WHAT TO WORK ON :: Reproduce all of the data word for word.

AVAILABLE DATA ::

═══

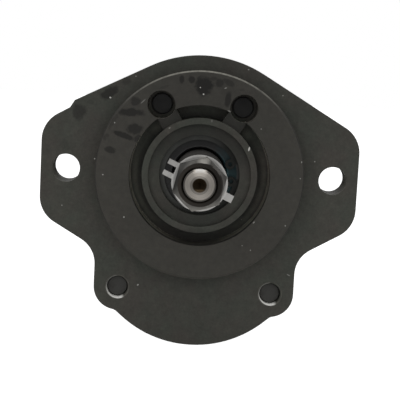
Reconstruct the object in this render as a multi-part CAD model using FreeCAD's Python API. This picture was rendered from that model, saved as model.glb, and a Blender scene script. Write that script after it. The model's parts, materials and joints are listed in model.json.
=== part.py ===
import FreeCAD, Part
import math
import os

# Tandem gear pump: two external gear sections, one behind the other, on one tapered drive shaft.
# Origin: centre of the pilot on the mounting face. The shaft points along -Y, Z is up.
# The driven gears run below the drive gears. All sizes are in millimetres.

# Mounting flange and pilot
PILOT_RADIUS = 41.275
PILOT_HEIGHT = 6.35
PILOT_CHAMFER = 0.7
EAR_HOLE_X = 53.2
EAR_HOLE_RADIUS = 5.6
EAR_RIM = 4.4
EAR_THICKNESS = 13.5
EAR_CORNER_RADIUS = 12.0
SHOULDER_SLOPE = 30.0
SHOULDER_RADIUS = 47.1
SHOULDER_PAD_SLOPE = 27.0
SHOULDER_PAD_INSET = 10.8
SHOULDER_PAD_STEP = 1.8
UNDER_EAR_OFFSET = 0.5
WAIST_FILLET = 11.5
LUG_RADIUS = 9.45
LUG_FLOOR_SLOPE = 10.0
LUG_FILLET = 3.0
LOBE_RADIUS = 44.0
LOBE_DROP = 31.5
LOBE_SLOPE = 40.5
FLANGE_DEPTH = 22.0
GROOVE_RADIUS = 27.8
GROOVE_DEPTH = 11.0
HUB_RADIUS = 22.8
HUB_RECESS = 1.2
HUB_POCKET_RADIUS = 20.3
HUB_POCKET_DEPTH = 1.6
BRIDGE_WIDTH = 8.4
BRIDGE_RECESS = 4.0

# Pump section castings
BOLT_WALL = 6.85
BODY_SHOULDER_FILLET = 12.0
BODY_LUG_SLOPE = 40.0
FOOT_FILLET = 8.0
EDGE_CHAMFER = 0.6
PLATE_THICKNESS = 20.0
COVER_THICKNESS = 20.0
COVER_EDGE_FILLET = 1.5
BOLT_SEAT_RIM = 0.6
BOLT_SEAT_DEPTH = 0.8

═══

WRITTEN RESPONSE ::
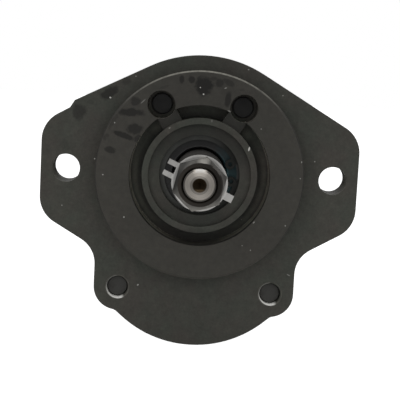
Reconstruct the object in this render as a multi-part CAD model using FreeCAD's Python API. This picture was rendered from that model, saved as model.glb, and a Blender scene script. Write that script after it. The model's parts, materials and joints are listed in model.json.
=== part.py ===
import FreeCAD, Part
import math
import os

# Tandem gear pump: two external gear sections, one behind the other, on one tapered drive shaft.
# Origin: centre of the pilot on the mounting face. The shaft points along -Y, Z is up.
# The driven gears run below the drive gears. All sizes are in millimetres.

# Mounting flange and pilot
PILOT_RADIUS = 41.275
PILOT_HEIGHT = 6.35
PILOT_CHAMFER = 0.7
EAR_HOLE_X = 53.2
EAR_HOLE_RADIUS = 5.6
EAR_RIM = 4.4
EAR_THICKNESS = 13.5
EAR_CORNER_RADIUS = 12.0
SHOULDER_SLOPE = 30.0
SHOULDER_RADIUS = 47.1
SHOULDER_PAD_SLOPE = 27.0
SHOULDER_PAD_INSET = 10.8
SHOULDER_PAD_STEP = 1.8
UNDER_EAR_OFFSET = 0.5
WAIST_FILLET = 11.5
LUG_RADIUS = 9.45
LUG_FLOOR_SLOPE = 10.0
LUG_FILLET = 3.0
LOBE_RADIUS = 44.0
LOBE_DROP = 31.5
LOBE_SLOPE = 40.5
FLANGE_DEPTH = 22.0
GROOVE_RADIUS = 27.8
GROOVE_DEPTH = 11.0
HUB_RADIUS = 22.8
HUB_RECESS = 1.2
HUB_POCKET_RADIUS = 20.3
HUB_POCKET_DEPTH = 1.6
BRIDGE_WIDTH = 8.4
BRIDGE_RECESS = 4.0

# Pump section castings
BOLT_WALL = 6.85
BODY_SHOULDER_FILLET = 12.0
BODY_LUG_SLOPE = 40.0
FOOT_FILLET = 8.0
EDGE_CHAMFER = 0.6
PLATE_THICKNESS = 20.0
COVER_THICKNESS = 20.0
COVER_EDGE_FILLET = 1.5
BOLT_SEAT_RIM = 0.6
BOLT_SEAT_DEPTH = 0.8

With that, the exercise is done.